Exercise task: Your task is to copy a single run of lines that starts at the line with "const lanyardLeg = (side)" and stops at the line with "if empty is", keeping both ends. Copy nothing else.

Source records:

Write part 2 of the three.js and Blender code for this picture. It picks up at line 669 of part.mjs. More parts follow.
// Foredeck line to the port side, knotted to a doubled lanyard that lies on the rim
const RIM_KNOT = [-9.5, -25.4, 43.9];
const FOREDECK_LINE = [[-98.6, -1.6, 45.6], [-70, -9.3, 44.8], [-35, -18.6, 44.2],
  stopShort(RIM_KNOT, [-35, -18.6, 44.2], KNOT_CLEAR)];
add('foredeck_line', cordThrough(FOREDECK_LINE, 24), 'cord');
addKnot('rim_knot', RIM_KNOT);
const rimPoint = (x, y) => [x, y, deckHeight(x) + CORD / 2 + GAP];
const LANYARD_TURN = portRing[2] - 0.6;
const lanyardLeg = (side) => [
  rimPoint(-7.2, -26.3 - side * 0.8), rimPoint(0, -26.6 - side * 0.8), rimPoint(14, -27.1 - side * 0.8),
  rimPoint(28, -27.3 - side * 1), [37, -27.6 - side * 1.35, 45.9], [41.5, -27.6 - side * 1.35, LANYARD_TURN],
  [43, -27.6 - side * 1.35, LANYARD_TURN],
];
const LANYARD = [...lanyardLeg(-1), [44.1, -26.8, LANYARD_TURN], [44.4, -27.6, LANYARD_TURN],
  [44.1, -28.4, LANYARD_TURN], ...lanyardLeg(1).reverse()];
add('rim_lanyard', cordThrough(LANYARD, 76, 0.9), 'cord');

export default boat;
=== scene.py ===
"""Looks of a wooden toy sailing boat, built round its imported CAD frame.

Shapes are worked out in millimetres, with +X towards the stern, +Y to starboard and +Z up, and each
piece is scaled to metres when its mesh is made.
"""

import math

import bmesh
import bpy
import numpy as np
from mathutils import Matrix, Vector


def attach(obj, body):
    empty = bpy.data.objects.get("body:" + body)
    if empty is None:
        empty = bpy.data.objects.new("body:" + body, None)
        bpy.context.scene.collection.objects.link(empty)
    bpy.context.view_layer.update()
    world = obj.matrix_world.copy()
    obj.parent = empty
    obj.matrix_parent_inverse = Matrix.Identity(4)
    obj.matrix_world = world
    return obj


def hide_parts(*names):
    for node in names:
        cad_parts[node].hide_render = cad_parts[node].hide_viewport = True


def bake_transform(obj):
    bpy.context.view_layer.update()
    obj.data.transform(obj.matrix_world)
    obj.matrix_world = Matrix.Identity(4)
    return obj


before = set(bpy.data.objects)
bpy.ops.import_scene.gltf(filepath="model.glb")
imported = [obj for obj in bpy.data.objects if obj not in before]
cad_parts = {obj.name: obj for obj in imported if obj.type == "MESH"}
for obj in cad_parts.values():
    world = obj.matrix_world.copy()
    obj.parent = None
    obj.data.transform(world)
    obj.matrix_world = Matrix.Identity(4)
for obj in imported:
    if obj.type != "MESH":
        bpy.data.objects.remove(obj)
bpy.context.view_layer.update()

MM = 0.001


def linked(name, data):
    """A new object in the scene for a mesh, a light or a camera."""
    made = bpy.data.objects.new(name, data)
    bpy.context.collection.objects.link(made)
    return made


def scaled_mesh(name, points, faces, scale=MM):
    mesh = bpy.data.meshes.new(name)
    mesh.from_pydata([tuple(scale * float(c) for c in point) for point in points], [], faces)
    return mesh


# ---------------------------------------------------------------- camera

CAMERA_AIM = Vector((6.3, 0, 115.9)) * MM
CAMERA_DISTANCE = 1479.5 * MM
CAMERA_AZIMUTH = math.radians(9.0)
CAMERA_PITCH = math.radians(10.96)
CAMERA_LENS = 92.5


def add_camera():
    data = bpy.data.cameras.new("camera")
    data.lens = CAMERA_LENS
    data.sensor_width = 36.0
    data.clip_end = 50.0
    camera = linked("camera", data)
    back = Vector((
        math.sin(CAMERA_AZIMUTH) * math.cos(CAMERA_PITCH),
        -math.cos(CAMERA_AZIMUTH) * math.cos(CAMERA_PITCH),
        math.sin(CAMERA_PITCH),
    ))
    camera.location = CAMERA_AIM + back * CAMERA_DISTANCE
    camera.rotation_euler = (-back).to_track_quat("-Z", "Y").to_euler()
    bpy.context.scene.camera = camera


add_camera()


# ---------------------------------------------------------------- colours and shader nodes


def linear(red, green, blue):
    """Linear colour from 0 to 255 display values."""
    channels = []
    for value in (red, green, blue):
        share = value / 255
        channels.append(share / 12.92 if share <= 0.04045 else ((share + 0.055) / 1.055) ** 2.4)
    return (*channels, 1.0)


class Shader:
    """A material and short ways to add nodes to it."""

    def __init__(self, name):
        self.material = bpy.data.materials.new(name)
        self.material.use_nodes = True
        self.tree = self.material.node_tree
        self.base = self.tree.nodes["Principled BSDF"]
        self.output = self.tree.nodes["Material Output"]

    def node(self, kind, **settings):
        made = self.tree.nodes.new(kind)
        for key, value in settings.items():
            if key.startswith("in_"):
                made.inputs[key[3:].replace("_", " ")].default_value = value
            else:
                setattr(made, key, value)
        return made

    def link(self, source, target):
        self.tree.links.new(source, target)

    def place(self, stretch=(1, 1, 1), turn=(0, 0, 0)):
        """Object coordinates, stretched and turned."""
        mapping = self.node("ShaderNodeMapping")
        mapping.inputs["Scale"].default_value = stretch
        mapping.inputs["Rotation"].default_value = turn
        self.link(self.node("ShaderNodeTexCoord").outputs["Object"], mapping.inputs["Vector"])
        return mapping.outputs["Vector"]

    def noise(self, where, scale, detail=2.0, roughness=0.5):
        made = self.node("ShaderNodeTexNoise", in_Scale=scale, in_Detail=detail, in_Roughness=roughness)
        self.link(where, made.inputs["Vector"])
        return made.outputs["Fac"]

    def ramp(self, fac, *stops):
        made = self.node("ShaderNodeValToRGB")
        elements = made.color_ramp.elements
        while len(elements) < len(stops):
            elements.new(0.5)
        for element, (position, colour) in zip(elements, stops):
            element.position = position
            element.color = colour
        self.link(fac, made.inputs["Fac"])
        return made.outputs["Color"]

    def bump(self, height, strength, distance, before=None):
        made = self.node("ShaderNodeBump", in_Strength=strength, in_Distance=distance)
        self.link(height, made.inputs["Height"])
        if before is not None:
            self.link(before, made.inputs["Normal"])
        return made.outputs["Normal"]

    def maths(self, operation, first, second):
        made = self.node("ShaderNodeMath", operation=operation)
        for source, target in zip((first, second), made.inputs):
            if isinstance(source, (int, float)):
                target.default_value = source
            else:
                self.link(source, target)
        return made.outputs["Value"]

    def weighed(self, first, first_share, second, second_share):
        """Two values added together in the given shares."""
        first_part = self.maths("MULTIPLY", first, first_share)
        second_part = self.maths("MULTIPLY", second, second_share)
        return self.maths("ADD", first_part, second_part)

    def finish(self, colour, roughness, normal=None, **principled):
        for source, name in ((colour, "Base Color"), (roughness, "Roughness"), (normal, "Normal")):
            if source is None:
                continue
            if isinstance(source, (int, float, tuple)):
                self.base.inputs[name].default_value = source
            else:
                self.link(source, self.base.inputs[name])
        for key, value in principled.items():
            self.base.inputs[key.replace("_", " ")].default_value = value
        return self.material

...

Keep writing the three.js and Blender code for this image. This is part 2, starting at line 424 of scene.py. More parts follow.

* * *

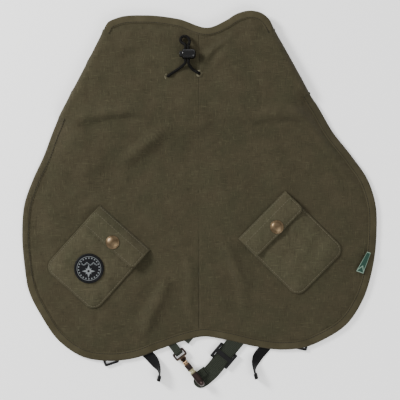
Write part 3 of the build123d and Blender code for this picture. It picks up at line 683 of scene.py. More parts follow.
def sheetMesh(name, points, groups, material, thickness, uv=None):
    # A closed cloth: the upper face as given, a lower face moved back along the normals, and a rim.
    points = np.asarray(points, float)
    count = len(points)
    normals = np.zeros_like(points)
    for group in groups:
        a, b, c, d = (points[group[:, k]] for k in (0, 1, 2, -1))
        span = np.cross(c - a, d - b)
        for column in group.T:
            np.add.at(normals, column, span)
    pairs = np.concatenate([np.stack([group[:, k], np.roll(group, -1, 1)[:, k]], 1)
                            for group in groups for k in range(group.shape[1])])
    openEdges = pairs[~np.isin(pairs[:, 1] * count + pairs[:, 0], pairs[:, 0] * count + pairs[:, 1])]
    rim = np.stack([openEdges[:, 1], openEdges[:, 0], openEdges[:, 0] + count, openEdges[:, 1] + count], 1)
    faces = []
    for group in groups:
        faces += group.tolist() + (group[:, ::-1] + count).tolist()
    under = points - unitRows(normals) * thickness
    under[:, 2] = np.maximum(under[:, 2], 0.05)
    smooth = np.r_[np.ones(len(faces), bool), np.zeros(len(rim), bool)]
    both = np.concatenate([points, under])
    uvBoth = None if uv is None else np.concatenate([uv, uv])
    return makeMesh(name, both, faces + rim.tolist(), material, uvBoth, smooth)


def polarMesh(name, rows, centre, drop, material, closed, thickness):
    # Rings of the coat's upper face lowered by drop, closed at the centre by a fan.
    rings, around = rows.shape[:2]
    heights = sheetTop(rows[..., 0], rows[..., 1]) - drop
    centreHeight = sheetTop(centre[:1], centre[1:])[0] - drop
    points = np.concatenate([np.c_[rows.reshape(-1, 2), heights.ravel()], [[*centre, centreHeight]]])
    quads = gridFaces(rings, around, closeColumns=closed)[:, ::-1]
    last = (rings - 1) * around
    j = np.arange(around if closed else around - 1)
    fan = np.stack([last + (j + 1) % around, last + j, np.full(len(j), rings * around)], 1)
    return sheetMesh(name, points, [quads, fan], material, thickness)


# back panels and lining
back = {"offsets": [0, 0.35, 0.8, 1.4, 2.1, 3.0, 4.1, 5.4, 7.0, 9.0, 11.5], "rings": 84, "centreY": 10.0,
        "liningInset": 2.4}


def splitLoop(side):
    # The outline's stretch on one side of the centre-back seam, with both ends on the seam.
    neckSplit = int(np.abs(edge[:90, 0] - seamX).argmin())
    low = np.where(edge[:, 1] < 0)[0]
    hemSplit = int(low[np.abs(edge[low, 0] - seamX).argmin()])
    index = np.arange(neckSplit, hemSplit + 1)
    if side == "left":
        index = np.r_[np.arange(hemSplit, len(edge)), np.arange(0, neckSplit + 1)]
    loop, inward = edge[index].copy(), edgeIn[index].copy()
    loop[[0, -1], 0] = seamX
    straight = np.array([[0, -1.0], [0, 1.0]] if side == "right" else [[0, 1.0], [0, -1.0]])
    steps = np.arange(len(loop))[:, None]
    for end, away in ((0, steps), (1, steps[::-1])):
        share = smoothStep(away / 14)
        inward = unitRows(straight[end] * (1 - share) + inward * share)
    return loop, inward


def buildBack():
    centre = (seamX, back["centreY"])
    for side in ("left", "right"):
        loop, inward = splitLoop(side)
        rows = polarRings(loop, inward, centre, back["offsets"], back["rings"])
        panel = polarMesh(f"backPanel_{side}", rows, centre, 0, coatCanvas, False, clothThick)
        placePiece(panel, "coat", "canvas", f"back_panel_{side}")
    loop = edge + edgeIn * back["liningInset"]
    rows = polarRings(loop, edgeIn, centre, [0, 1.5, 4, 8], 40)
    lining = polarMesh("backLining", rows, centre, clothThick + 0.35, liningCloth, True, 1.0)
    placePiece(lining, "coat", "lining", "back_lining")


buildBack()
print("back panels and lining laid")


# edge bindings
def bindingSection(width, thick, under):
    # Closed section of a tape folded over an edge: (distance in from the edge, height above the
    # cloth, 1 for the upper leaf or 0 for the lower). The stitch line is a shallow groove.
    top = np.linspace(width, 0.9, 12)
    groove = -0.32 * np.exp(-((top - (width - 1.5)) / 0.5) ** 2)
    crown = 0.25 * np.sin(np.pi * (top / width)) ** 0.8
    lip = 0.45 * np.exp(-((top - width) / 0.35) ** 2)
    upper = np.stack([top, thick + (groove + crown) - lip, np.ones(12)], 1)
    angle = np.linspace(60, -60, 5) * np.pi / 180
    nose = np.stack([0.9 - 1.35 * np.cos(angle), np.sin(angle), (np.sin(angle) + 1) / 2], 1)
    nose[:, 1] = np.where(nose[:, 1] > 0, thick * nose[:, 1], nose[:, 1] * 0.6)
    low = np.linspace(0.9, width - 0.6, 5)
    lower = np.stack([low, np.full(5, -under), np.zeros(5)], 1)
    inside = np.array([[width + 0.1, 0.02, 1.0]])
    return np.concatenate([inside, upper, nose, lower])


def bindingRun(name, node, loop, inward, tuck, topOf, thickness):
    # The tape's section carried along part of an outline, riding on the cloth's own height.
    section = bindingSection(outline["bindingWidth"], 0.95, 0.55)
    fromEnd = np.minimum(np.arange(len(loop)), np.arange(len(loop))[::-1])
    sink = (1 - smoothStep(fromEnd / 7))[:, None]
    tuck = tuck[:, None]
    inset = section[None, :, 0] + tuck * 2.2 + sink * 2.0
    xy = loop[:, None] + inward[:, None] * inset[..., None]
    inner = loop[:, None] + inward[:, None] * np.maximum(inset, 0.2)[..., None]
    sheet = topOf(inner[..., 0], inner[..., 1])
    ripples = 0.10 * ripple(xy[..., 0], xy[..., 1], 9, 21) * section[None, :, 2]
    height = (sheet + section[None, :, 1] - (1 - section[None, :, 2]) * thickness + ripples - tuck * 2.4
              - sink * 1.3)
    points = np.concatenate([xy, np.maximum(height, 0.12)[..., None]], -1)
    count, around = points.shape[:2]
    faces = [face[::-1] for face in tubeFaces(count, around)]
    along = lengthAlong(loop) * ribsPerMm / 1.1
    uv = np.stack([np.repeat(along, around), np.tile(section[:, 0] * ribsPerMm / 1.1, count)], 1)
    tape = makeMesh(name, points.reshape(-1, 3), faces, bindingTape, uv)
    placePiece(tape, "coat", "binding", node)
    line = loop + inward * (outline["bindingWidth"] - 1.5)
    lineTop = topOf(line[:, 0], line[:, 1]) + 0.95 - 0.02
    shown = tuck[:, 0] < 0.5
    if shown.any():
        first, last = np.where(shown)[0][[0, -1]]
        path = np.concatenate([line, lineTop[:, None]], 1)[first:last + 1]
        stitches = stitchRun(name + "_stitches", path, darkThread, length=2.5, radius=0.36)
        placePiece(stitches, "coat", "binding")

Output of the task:
const lanyardLeg = (side) => [
  rimPoint(-7.2, -26.3 - side * 0.8), rimPoint(0, -26.6 - side * 0.8), rimPoint(14, -27.1 - side * 0.8),
  rimPoint(28, -27.3 - side * 1), [37, -27.6 - side * 1.35, 45.9], [41.5, -27.6 - side * 1.35, LANYARD_TURN],
  [43, -27.6 - side * 1.35, LANYARD_TURN],
];
const LANYARD = [...lanyardLeg(-1), [44.1, -26.8, LANYARD_TURN], [44.4, -27.6, LANYARD_TURN],
  [44.1, -28.4, LANYARD_TURN], ...lanyardLeg(1).reverse()];
add('rim_lanyard', cordThrough(LANYARD, 76, 0.9), 'cord');

export default boat;
=== scene.py ===
"""Looks of a wooden toy sailing boat, built round its imported CAD frame.

Shapes are worked out in millimetres, with +X towards the stern, +Y to starboard and +Z up, and each
piece is scaled to metres when its mesh is made.
"""

import math

import bmesh
import bpy
import numpy as np
from mathutils import Matrix, Vector


def attach(obj, body):
    empty = bpy.data.objects.get("body:" + body)
    if empty is None:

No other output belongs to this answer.